A tasting menu of Ritz specialities (£85)

  • Confit beetroots with biscotti, Roquefort and horseradish cream, lentil dressing

  • Morels stuffed with foie gras mousse, asparagus fricassée and a Gewürztraminer nage

  • Lemon oil-poached lobster with avocado mousse, feta and pepper purée

  • Confit of sea bass with white bean purée, wild asparagus, vanilla and caviar velouté

  • Baked salt-crusted pigeon served with sautéd foie gras and truffled Madeira jus

  • Pistachio soufflé with Amedei chocolate ice-cream

Williams on private dining The opening of six new private dining rooms in William Kent House, adjacent to the Ritz, will help turn the hotel into the best food and beverage operation in London, according to Williams.

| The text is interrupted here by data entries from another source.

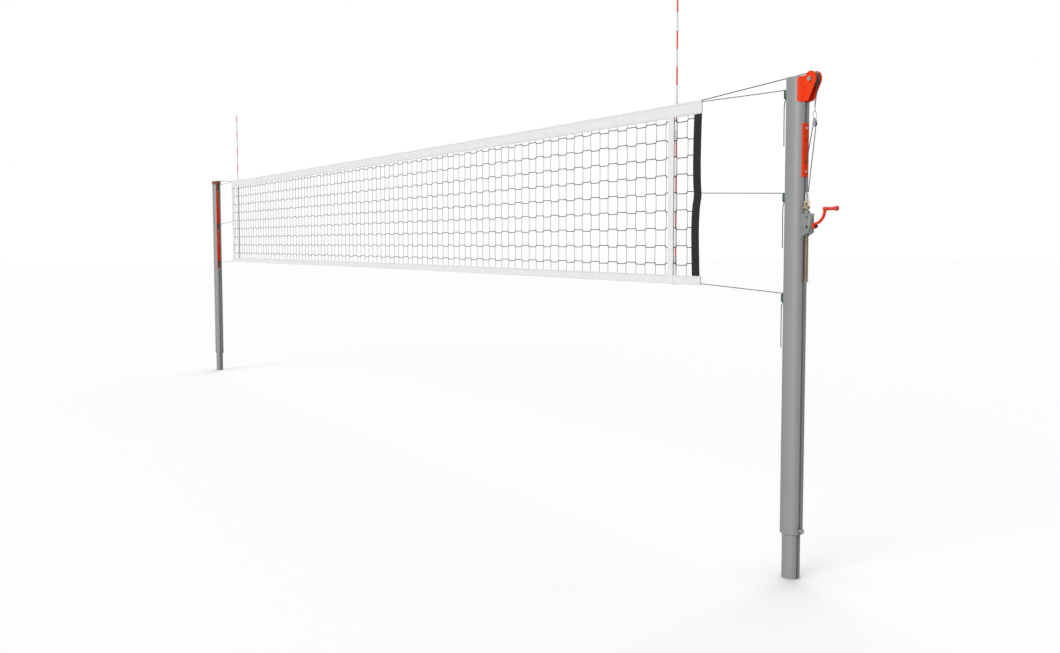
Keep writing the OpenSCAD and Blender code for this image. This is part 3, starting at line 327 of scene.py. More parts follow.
FAR_STRAP = cloth("white_webbing", rgb(232, 232, 232), rgb(220, 220, 220), thread=WHITE_THREAD, **WEBBING)
BRIGHT = plated("bright_zinc", rgb(216, 218, 219), rgb(240, 241, 241), 0.3, 0.5)
CLIP = moulded("clip_plastic", rgb(206, 210, 210), rgb(190, 195, 196), 0.4)


def dress_cad_nodes():
    """Gives every CAD node the procedural material of its slot in the record."""
    for sub in frame["record"]["subparts"]:
        node = NODES[sub["node"]]
        look = LOOKS[sub["material_slot"]]
        if node.material_slots:
            for s in node.material_slots:
                s.material = look
        else:
            node.data.materials.append(look)


dress_cad_nodes()


def soften(name, width, angle=35):
    """Rounds the hard edges of a CAD node with modifiers, which leave its mesh as it is."""
    node = NODES[name]
    weld = node.modifiers.new("weld", "WELD")
    weld.merge_threshold = 0.000005
    bevel = node.modifiers.new("bevel", "BEVEL")
    bevel.width, bevel.segments = width, 2
    bevel.limit_method, bevel.angle_limit = "ANGLE", math.radians(angle)
    bevel.use_clamp_overlap = True
    bevel.harden_normals = True


# Width of the rounded edges, in millimetres
SOFT_EDGES = {
    "pulley_head": 1.2, "gearbox_housing": 1.6, "gearbox_cap": 0.6, "crank_arm": 1.5, "hook_rail": 0.8,
    "near_net_rail": 0.8, "far_net_rail": 0.8, "far_head_cap": 1.2, "near_top_cap": 0.8, "tackle_block": 0.4,
    "near_cleats": 1.2, "far_cleats": 1.2, "near_outer_post": 0.4, "far_outer_post": 0.4,
}  # fmt: skip
for soft_node, soft_width in SOFT_EDGES.items():
    soften(soft_node, soft_width * MM)


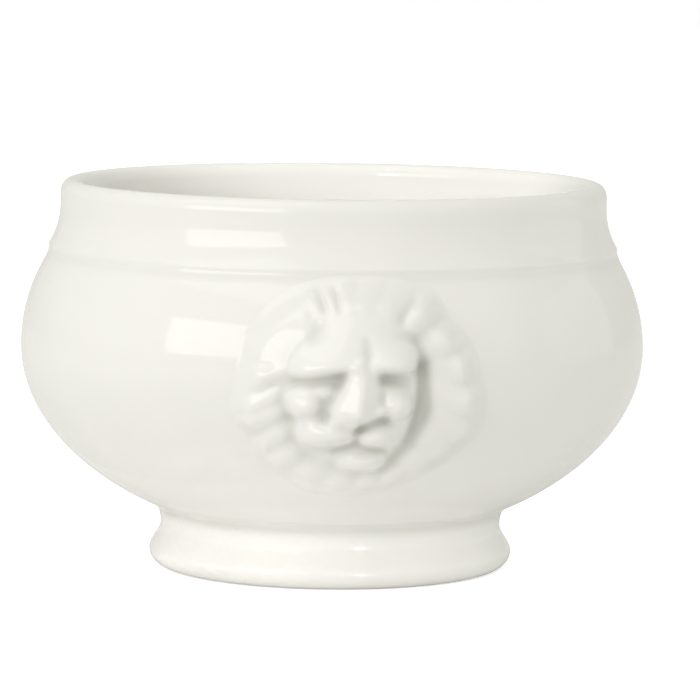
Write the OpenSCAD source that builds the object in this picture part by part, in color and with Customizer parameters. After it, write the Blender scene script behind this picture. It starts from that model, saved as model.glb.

A new kitchen, being installed to service the private rooms, will include a new pastry area from where the 400 afternoon teas will be served daily.

"The food in the private rooms will be the same as that served in the restaurant. It will definitely not be banqueting food," says Williams.

"All the food will be cooked fresh; there will be no holding of food that has been cooked earlier. Unless you cook and serve food immediately, some of the flavour is lost. Where possible, we will cook meat on the bone, and we will start cooking main courses as starters are being served.

"The largest sit-down dinners will be for 80. For me, the cut-off number of covers for cooking and serving immediately is 250.

"Freshly cooked food is the only way to ensure clean, fresh flavours and enjoy the best of whatever ingredients are seasonal at the time.

"The most important factor is to ensure that we have our staffing correct."